* Aim of the task
Repeat all of the data precisely.
:: Dataset section ::
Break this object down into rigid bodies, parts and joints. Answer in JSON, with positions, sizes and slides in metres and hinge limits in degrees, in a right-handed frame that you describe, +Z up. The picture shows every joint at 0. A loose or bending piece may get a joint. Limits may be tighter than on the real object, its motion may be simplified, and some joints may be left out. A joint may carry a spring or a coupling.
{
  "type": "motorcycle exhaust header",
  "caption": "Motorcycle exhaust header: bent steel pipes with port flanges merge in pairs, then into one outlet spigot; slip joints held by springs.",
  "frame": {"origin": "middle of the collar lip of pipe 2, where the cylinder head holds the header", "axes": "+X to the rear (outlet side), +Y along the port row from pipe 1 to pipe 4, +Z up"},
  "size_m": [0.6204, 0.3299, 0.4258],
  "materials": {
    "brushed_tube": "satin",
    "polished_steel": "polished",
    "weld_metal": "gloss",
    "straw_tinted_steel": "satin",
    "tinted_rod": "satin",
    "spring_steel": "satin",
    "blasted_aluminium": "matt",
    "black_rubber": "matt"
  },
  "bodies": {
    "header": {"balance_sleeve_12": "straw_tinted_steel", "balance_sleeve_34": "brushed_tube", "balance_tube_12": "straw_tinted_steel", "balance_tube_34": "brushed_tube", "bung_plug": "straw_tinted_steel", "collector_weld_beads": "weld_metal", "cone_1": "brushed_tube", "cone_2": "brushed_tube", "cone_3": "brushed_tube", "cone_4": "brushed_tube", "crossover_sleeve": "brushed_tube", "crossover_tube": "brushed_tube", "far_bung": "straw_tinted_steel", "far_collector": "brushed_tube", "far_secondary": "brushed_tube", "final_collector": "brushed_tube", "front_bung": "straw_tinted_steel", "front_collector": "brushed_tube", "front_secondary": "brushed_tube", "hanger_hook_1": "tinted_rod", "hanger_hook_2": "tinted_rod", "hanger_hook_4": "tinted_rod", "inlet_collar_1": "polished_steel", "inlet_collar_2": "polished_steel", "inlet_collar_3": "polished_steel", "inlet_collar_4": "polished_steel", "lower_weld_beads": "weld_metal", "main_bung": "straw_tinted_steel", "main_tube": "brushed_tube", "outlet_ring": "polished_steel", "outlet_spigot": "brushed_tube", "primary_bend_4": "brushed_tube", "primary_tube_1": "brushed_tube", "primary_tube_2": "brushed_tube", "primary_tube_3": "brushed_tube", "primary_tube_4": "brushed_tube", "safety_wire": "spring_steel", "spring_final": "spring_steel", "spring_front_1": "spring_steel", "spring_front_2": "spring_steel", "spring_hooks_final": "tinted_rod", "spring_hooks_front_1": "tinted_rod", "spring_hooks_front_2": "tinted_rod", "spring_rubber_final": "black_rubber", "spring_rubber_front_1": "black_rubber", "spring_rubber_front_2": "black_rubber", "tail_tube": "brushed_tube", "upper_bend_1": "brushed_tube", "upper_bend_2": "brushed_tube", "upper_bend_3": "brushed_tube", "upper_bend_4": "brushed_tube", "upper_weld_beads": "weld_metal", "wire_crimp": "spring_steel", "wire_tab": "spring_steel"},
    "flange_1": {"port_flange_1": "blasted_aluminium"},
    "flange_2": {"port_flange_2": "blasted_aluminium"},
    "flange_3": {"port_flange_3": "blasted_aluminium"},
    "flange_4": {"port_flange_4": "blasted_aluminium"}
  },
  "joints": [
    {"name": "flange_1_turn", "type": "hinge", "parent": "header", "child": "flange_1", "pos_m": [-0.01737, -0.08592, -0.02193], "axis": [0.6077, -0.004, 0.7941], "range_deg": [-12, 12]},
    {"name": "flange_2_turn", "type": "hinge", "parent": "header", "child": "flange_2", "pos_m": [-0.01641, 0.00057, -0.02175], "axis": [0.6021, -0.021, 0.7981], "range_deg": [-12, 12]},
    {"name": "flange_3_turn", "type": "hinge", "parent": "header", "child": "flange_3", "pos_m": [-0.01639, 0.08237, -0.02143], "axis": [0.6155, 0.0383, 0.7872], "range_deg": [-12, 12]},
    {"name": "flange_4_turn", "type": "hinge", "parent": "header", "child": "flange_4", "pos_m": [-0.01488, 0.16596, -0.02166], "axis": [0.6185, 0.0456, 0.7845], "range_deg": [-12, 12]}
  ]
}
:::
* Written answer
Break this object down into rigid bodies, parts and joints. Answer in JSON, with positions, sizes and slides in metres and hinge limits in degrees, in a right-handed frame that you describe, +Z up. The picture shows every joint at 0. A loose or bending piece may get a joint. Limits may be tighter than on the real object, its motion may be simplified, and some joints may be left out. A joint may carry a spring or a coupling.
{
  "type": "motorcycle exhaust header",
  "caption": "Motorcycle exhaust header: bent steel pipes with port flanges merge in pairs, then into one outlet spigot; slip joints held by springs.",
  "frame": {"origin": "middle of the collar lip of pipe 2, where the cylinder head holds the header", "axes": "+X to the rear (outlet side), +Y along the port row from pipe 1 to pipe 4, +Z up"},
  "size_m": [0.6204, 0.3299, 0.4258],
  "materials": {
    "brushed_tube": "satin",
    "polished_steel": "polished",
    "weld_metal": "gloss",
    "straw_tinted_steel": "satin",
    "tinted_rod": "satin",
    "spring_steel": "satin",
    "blasted_aluminium": "matt",
    "black_rubber": "matt"
  },
  "bodies": {
    "header": {"balance_sleeve_12": "straw_tinted_steel", "balance_sleeve_34": "brushed_tube", "balance_tube_12": "straw_tinted_steel", "balance_tube_34": "brushed_tube", "bung_plug": "straw_tinted_steel", "collector_weld_beads": "weld_metal", "cone_1": "brushed_tube", "cone_2": "brushed_tube", "cone_3": "brushed_tube", "cone_4": "brushed_tube", "crossover_sleeve": "brushed_tube", "crossover_tube": "brushed_tube", "far_bung": "straw_tinted_steel", "far_collector": "brushed_tube", "far_secondary": "brushed_tube", "final_collector": "brushed_tube", "front_bung": "straw_tinted_steel", "front_collector": "brushed_tube", "front_secondary": "brushed_tube", "hanger_hook_1": "tinted_rod", "hanger_hook_2": "tinted_rod", "hanger_hook_4": "tinted_rod", "inlet_collar_1": "polished_steel", "inlet_collar_2": "polished_steel", "inlet_collar_3": "polished_steel", "inlet_collar_4": "polished_steel", "lower_weld_beads": "weld_metal", "main_bung": "straw_tinted_steel", "main_tube": "brushed_tube", "outlet_ring": "polished_steel", "outlet_spigot": "brushed_tube", "primary_bend_4": "brushed_tube", "primary_tube_1": "brushed_tube", "primary_tube_2": "brushed_tube", "primary_tube_3": "brushed_tube", "primary_tube_4": "brushed_tube", "safety_wire": "spring_steel", "spring_final": "spring_steel", "spring_front_1": "spring_steel", "spring_front_2": "spring_steel", "spring_hooks_final": "tinted_rod", "spring_hooks_front_1": "tinted_rod", "spring_hooks_front_2": "tinted_rod", "spring_rubber_final": "black_rubber", "spring_rubber_front_1": "black_rubber", "spring_rubber_front_2": "black_rubber", "tail_tube": "brushed_tube", "upper_bend_1": "brushed_tube", "upper_bend_2": "brushed_tube", "upper_bend_3": "brushed_tube", "upper_bend_4": "brushed_tube", "upper_weld_beads": "weld_metal", "wire_crimp": "spring_steel", "wire_tab": "spring_steel"},
    "flange_1": {"port_flange_1": "blasted_aluminium"},
    "flange_2": {"port_flange_2": "blasted_aluminium"},
    "flange_3": {"port_flange_3": "blasted_aluminium"},
    "flange_4": {"port_flange_4": "blasted_aluminium"}
  },
  "joints": [
    {"name": "flange_1_turn", "type": "hinge", "parent": "header", "child": "flange_1", "pos_m": [-0.01737, -0.08592, -0.02193], "axis": [0.6077, -0.004, 0.7941], "range_deg": [-12, 12]},
    {"name": "flange_2_turn", "type": "hinge", "parent": "header", "child": "flange_2", "pos_m": [-0.01641, 0.00057, -0.02175], "axis": [0.6021, -0.021, 0.7981], "range_deg": [-12, 12]},
    {"name": "flange_3_turn", "type": "hinge", "parent": "header", "child": "flange_3", "pos_m": [-0.01639, 0.08237, -0.02143], "axis": [0.6155, 0.0383, 0.7872], "range_deg": [-12, 12]},
    {"name": "flange_4_turn", "type": "hinge", "parent": "header", "child": "flange_4", "pos_m": [-0.01488, 0.16596, -0.02166], "axis": [0.6185, 0.0456, 0.7845], "range_deg": [-12, 12]}
  ]
}